Middle name? Not much help

Once upon a time, there was a farmer in Georgetown, Mass., or someplace close by. His last name was Eliot. Because he enjoyed an alcoholic beverage or three, he apparently took to hanging out with the Irish in Haverhill. There he met an Irish mill girl and married her, thus becoming my maternal great-great (or some such) grandfather. I suppose he was then run out of his home town on a rail. Thus Eliot is my middle name.

This is gender-neutral all right: most surname-first names are. I could go by "B. Eliot" and once tried it on my resume. As much as people screw around with gender-neutral names, few women adopt the trick of initialising their first name.

No, the problem is the Yankees. You see, it's Eliot spelled the "right" way. What they mean by that is that the Eliots (think Samuel Eliot Morison) are supposed to be the ones with birth and breeding.
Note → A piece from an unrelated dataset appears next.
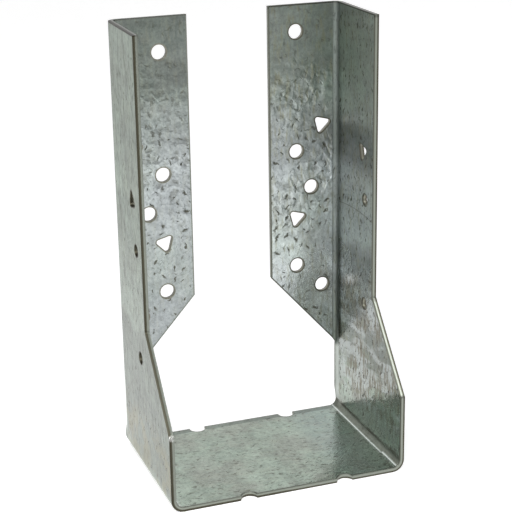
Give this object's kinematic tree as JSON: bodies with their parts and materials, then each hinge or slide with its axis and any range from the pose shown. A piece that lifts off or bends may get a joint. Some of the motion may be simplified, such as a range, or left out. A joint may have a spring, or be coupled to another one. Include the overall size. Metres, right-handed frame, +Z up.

All those Elliots and Elliotts are shabby impostors.

Anytime my middle name comes up in old-money Yankee company, they begin asking genealogical questions that I'm quite unable to answer. This offends them, and they begin to act as if my grandmother stole the name along with a few pieces of their family silver. That in turn annoys me, so I offer a short version of the story above, emphasizing the alcoholic part. None of that advances the networking in any positive way.

The Boston Brahmins and such truck have one trick that we should all adopt in the name of gender neutrality: giving their kids three surnames instead of a traditional first name and surname-derived middle names. It's very gender neutral, for one thing. It helps the Brahmins sort you out without the trouble of asking after gender: if you don't have the right set of names and can't account for the ones you have (like Eliot) then you're dirt anyway. Let's have everyone do that, using any surname they like. That will level the playing field and save prospective parents from thralldom to the cute baby name cultists.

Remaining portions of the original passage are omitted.